Rows from an object dataset »
↓

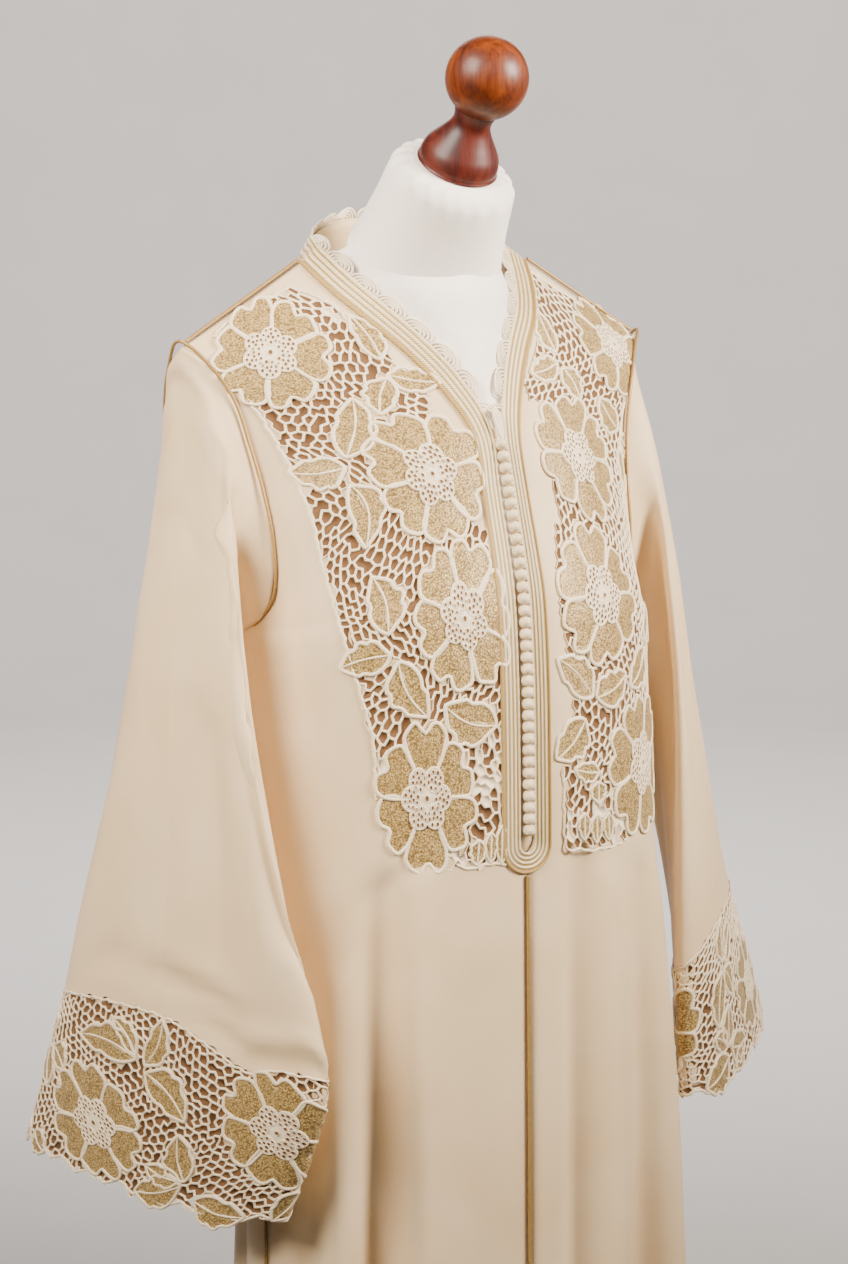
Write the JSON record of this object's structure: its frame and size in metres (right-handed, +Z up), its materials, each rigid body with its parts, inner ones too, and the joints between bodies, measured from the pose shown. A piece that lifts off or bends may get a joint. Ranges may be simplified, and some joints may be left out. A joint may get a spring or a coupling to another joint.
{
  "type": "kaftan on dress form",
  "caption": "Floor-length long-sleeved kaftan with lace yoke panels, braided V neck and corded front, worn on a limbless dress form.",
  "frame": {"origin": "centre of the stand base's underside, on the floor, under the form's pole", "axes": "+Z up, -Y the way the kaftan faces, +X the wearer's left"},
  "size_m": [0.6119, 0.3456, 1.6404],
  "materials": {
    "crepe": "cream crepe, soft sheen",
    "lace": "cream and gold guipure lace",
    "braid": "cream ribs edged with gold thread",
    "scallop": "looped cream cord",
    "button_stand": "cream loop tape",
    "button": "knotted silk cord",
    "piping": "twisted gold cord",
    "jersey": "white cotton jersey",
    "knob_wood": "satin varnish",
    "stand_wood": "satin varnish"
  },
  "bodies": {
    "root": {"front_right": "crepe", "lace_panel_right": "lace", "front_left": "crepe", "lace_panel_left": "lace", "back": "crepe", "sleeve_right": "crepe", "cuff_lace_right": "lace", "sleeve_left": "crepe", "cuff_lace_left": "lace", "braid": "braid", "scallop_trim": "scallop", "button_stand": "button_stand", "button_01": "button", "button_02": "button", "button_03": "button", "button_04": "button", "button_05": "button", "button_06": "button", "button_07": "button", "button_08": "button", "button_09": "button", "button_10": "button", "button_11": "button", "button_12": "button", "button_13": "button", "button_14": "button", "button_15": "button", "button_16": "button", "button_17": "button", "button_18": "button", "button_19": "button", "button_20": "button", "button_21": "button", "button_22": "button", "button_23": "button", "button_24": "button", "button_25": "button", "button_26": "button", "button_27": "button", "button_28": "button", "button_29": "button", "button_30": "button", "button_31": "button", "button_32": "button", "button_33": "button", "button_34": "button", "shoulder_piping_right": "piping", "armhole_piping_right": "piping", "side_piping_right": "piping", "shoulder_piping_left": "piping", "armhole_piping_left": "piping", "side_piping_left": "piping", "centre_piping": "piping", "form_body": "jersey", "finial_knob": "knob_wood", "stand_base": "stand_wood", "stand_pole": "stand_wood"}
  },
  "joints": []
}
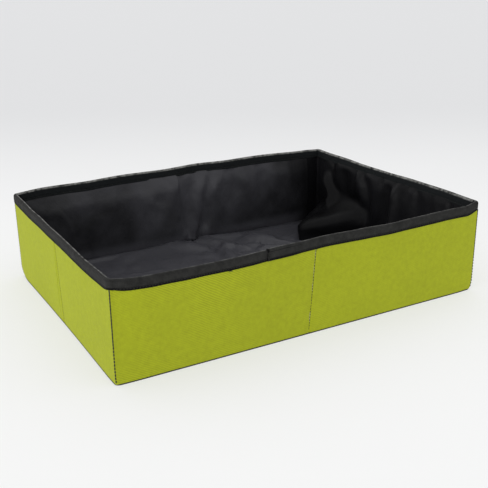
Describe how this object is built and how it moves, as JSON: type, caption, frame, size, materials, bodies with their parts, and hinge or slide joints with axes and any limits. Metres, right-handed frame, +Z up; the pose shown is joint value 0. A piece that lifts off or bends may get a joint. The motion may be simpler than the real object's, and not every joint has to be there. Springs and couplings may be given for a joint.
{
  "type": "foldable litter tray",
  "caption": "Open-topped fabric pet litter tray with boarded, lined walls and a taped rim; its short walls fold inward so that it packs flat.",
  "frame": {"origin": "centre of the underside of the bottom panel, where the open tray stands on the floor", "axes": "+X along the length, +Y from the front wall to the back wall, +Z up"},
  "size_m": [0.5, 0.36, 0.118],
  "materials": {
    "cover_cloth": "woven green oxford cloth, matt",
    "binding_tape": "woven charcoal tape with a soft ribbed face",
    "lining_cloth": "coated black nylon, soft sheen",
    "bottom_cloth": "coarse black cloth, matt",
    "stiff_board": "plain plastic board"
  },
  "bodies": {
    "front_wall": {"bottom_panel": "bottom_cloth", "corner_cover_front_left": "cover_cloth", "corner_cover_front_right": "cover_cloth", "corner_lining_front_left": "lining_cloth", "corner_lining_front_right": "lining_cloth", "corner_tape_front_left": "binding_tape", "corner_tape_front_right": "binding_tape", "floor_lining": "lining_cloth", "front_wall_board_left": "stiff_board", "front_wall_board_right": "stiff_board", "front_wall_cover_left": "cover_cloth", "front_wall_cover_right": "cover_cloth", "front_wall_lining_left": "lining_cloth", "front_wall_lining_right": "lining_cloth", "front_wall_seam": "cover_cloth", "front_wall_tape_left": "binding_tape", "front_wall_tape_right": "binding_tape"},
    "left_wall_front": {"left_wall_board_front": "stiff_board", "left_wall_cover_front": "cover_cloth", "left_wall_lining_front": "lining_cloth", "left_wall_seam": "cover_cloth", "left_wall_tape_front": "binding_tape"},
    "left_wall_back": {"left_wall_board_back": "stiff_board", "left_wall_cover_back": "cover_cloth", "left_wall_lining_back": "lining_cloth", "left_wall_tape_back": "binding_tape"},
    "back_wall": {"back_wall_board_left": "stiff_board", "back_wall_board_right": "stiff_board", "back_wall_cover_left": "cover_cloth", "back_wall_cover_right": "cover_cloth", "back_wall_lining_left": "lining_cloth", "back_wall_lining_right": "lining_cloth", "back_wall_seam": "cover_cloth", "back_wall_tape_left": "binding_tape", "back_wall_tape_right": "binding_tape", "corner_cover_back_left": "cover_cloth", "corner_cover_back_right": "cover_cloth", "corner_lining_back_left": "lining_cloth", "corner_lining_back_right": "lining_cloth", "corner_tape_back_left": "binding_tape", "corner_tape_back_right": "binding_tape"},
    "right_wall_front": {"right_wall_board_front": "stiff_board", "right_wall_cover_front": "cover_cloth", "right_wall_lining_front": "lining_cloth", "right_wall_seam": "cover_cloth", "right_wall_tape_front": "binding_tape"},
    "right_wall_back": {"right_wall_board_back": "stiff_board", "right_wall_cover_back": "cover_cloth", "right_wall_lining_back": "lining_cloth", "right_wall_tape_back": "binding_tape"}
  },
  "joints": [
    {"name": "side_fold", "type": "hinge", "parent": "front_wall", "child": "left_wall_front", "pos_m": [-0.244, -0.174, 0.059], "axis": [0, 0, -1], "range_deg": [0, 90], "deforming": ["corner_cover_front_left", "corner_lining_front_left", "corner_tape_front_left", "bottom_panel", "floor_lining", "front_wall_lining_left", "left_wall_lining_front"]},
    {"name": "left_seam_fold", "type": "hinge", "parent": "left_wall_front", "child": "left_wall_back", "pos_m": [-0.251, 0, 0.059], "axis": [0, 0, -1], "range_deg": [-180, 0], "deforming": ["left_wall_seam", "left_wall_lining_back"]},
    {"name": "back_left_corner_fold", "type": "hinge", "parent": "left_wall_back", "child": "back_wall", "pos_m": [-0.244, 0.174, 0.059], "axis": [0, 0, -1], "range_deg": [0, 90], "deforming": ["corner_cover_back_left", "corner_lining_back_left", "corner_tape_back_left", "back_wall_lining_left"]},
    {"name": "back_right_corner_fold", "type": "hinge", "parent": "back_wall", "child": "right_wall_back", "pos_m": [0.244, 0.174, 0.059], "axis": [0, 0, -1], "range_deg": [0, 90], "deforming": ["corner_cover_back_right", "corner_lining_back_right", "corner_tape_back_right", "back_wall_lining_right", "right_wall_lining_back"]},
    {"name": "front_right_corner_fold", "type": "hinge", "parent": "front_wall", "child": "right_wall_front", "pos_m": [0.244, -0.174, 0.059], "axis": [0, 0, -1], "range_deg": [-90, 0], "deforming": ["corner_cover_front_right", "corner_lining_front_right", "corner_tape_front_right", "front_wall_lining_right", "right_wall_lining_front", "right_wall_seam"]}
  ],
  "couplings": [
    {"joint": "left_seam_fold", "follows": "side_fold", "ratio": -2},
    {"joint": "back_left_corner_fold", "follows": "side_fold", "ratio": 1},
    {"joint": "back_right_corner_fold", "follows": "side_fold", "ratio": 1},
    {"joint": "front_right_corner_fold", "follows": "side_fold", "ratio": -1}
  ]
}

↑

Task description »
Extract all the entries word for word.

Answer to this exercise »
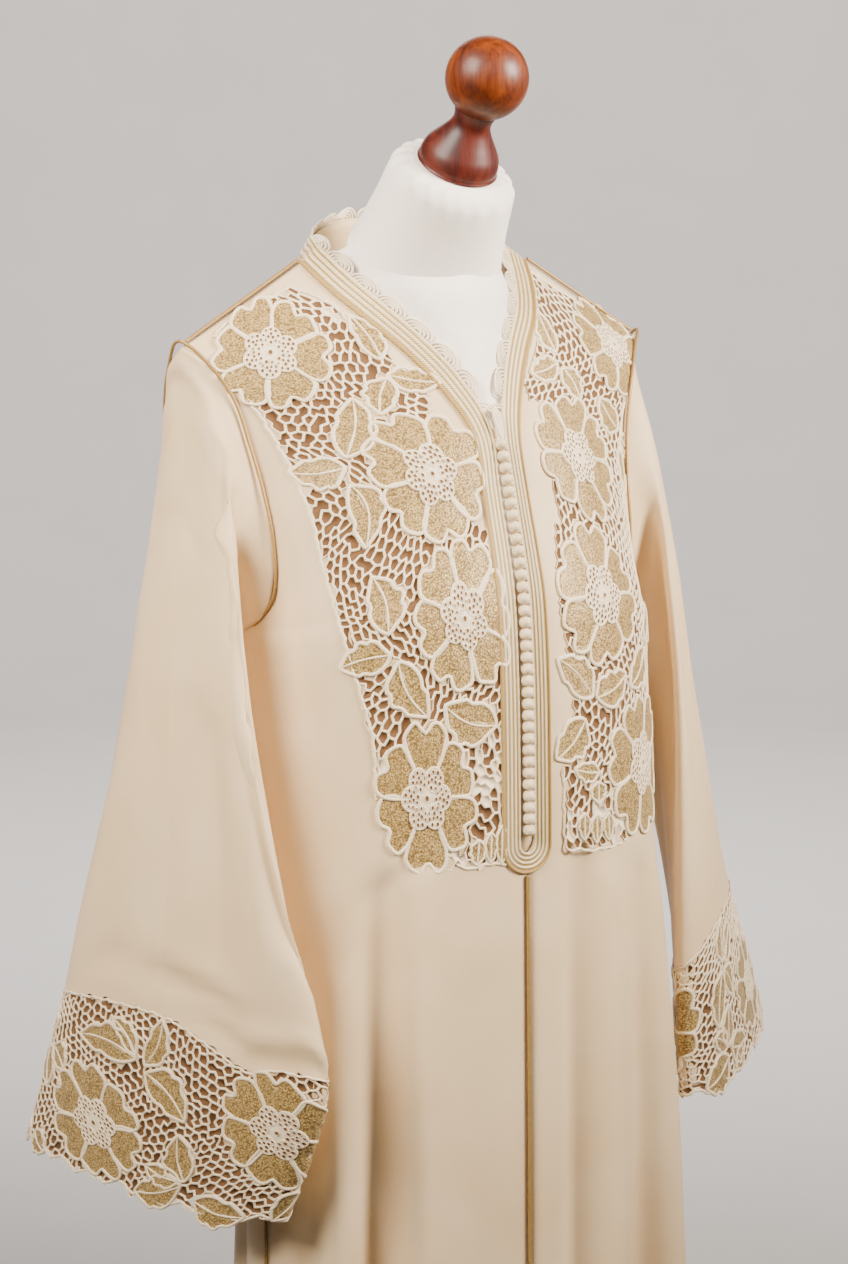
Write the JSON record of this object's structure: its frame and size in metres (right-handed, +Z up), its materials, each rigid body with its parts, inner ones too, and the joints between bodies, measured from the pose shown. A piece that lifts off or bends may get a joint. Ranges may be simplified, and some joints may be left out. A joint may get a spring or a coupling to another joint.
{
  "type": "kaftan on dress form",
  "caption": "Floor-length long-sleeved kaftan with lace yoke panels, braided V neck and corded front, worn on a limbless dress form.",
  "frame": {"origin": "centre of the stand base's underside, on the floor, under the form's pole", "axes": "+Z up, -Y the way the kaftan faces, +X the wearer's left"},
  "size_m": [0.6119, 0.3456, 1.6404],
  "materials": {
    "crepe": "cream crepe, soft sheen",
    "lace": "cream and gold guipure lace",
    "braid": "cream ribs edged with gold thread",
    "scallop": "looped cream cord",
    "button_stand": "cream loop tape",
    "button": "knotted silk cord",
    "piping": "twisted gold cord",
    "jersey": "white cotton jersey",
    "knob_wood": "satin varnish",
    "stand_wood": "satin varnish"
  },
  "bodies": {
    "root": {"front_right": "crepe", "lace_panel_right": "lace", "front_left": "crepe", "lace_panel_left": "lace", "back": "crepe", "sleeve_right": "crepe", "cuff_lace_right": "lace", "sleeve_left": "crepe", "cuff_lace_left": "lace", "braid": "braid", "scallop_trim": "scallop", "button_stand": "button_stand", "button_01": "button", "button_02": "button", "button_03": "button", "button_04": "button", "button_05": "button", "button_06": "button", "button_07": "button", "button_08": "button", "button_09": "button", "button_10": "button", "button_11": "button", "button_12": "button", "button_13": "button", "button_14": "button", "button_15": "button", "button_16": "button", "button_17": "button", "button_18": "button", "button_19": "button", "button_20": "button", "button_21": "button", "button_22": "button", "button_23": "button", "button_24": "button", "button_25": "button", "button_26": "button", "button_27": "button", "button_28": "button", "button_29": "button", "button_30": "button", "button_31": "button", "button_32": "button", "button_33": "button", "button_34": "button", "shoulder_piping_right": "piping", "armhole_piping_right": "piping", "side_piping_right": "piping", "shoulder_piping_left": "piping", "armhole_piping_left": "piping", "side_piping_left": "piping", "centre_piping": "piping", "form_body": "jersey", "finial_knob": "knob_wood", "stand_base": "stand_wood", "stand_pole": "stand_wood"}
  },
  "joints": []
}
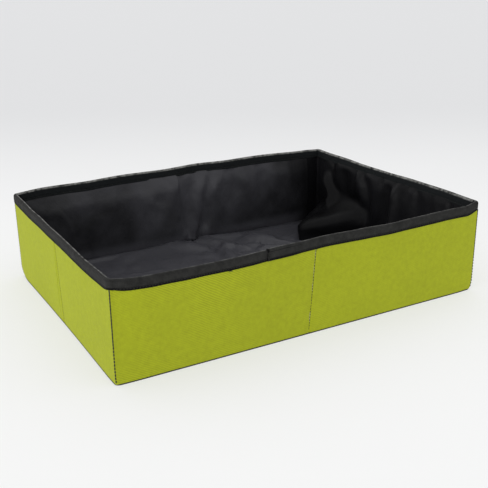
Describe how this object is built and how it moves, as JSON: type, caption, frame, size, materials, bodies with their parts, and hinge or slide joints with axes and any limits. Metres, right-handed frame, +Z up; the pose shown is joint value 0. A piece that lifts off or bends may get a joint. The motion may be simpler than the real object's, and not every joint has to be there. Springs and couplings may be given for a joint.
{
  "type": "foldable litter tray",
  "caption": "Open-topped fabric pet litter tray with boarded, lined walls and a taped rim; its short walls fold inward so that it packs flat.",
  "frame": {"origin": "centre of the underside of the bottom panel, where the open tray stands on the floor", "axes": "+X along the length, +Y from the front wall to the back wall, +Z up"},
  "size_m": [0.5, 0.36, 0.118],
  "materials": {
    "cover_cloth": "woven green oxford cloth, matt",
    "binding_tape": "woven charcoal tape with a soft ribbed face",
    "lining_cloth": "coated black nylon, soft sheen",
    "bottom_cloth": "coarse black cloth, matt",
    "stiff_board": "plain plastic board"
  },
  "bodies": {
    "front_wall": {"bottom_panel": "bottom_cloth", "corner_cover_front_left": "cover_cloth", "corner_cover_front_right": "cover_cloth", "corner_lining_front_left": "lining_cloth", "corner_lining_front_right": "lining_cloth", "corner_tape_front_left": "binding_tape", "corner_tape_front_right": "binding_tape", "floor_lining": "lining_cloth", "front_wall_board_left": "stiff_board", "front_wall_board_right": "stiff_board", "front_wall_cover_left": "cover_cloth", "front_wall_cover_right": "cover_cloth", "front_wall_lining_left": "lining_cloth", "front_wall_lining_right": "lining_cloth", "front_wall_seam": "cover_cloth", "front_wall_tape_left": "binding_tape", "front_wall_tape_right": "binding_tape"},
    "left_wall_front": {"left_wall_board_front": "stiff_board", "left_wall_cover_front": "cover_cloth", "left_wall_lining_front": "lining_cloth", "left_wall_seam": "cover_cloth", "left_wall_tape_front": "binding_tape"},
    "left_wall_back": {"left_wall_board_back": "stiff_board", "left_wall_cover_back": "cover_cloth", "left_wall_lining_back": "lining_cloth", "left_wall_tape_back": "binding_tape"},
    "back_wall": {"back_wall_board_left": "stiff_board", "back_wall_board_right": "stiff_board", "back_wall_cover_left": "cover_cloth", "back_wall_cover_right": "cover_cloth", "back_wall_lining_left": "lining_cloth", "back_wall_lining_right": "lining_cloth", "back_wall_seam": "cover_cloth", "back_wall_tape_left": "binding_tape", "back_wall_tape_right": "binding_tape", "corner_cover_back_left": "cover_cloth", "corner_cover_back_right": "cover_cloth", "corner_lining_back_left": "lining_cloth", "corner_lining_back_right": "lining_cloth", "corner_tape_back_left": "binding_tape", "corner_tape_back_right": "binding_tape"},
    "right_wall_front": {"right_wall_board_front": "stiff_board", "right_wall_cover_front": "cover_cloth", "right_wall_lining_front": "lining_cloth", "right_wall_seam": "cover_cloth", "right_wall_tape_front": "binding_tape"},
    "right_wall_back": {"right_wall_board_back": "stiff_board", "right_wall_cover_back": "cover_cloth", "right_wall_lining_back": "lining_cloth", "right_wall_tape_back": "binding_tape"}
  },
  "joints": [
    {"name": "side_fold", "type": "hinge", "parent": "front_wall", "child": "left_wall_front", "pos_m": [-0.244, -0.174, 0.059], "axis": [0, 0, -1], "range_deg": [0, 90], "deforming": ["corner_cover_front_left", "corner_lining_front_left", "corner_tape_front_left", "bottom_panel", "floor_lining", "front_wall_lining_left", "left_wall_lining_front"]},
    {"name": "left_seam_fold", "type": "hinge", "parent": "left_wall_front", "child": "left_wall_back", "pos_m": [-0.251, 0, 0.059], "axis": [0, 0, -1], "range_deg": [-180, 0], "deforming": ["left_wall_seam", "left_wall_lining_back"]},
    {"name": "back_left_corner_fold", "type": "hinge", "parent": "left_wall_back", "child": "back_wall", "pos_m": [-0.244, 0.174, 0.059], "axis": [0, 0, -1], "range_deg": [0, 90], "deforming": ["corner_cover_back_left", "corner_lining_back_left", "corner_tape_back_left", "back_wall_lining_left"]},
    {"name": "back_right_corner_fold", "type": "hinge", "parent": "back_wall", "child": "right_wall_back", "pos_m": [0.244, 0.174, 0.059], "axis": [0, 0, -1], "range_deg": [0, 90], "deforming": ["corner_cover_back_right", "corner_lining_back_right", "corner_tape_back_right", "back_wall_lining_right", "right_wall_lining_back"]},
    {"name": "front_right_corner_fold", "type": "hinge", "parent": "front_wall", "child": "right_wall_front", "pos_m": [0.244, -0.174, 0.059], "axis": [0, 0, -1], "range_deg": [-90, 0], "deforming": ["corner_cover_front_right", "corner_lining_front_right", "corner_tape_front_right", "front_wall_lining_right", "right_wall_lining_front", "right_wall_seam"]}
  ],
  "couplings": [
    {"joint": "left_seam_fold", "follows": "side_fold", "ratio": -2},
    {"joint": "back_left_corner_fold", "follows": "side_fold", "ratio": 1},
    {"joint": "back_right_corner_fold", "follows": "side_fold", "ratio": 1},
    {"joint": "front_right_corner_fold", "follows": "side_fold", "ratio": -1}
  ]
}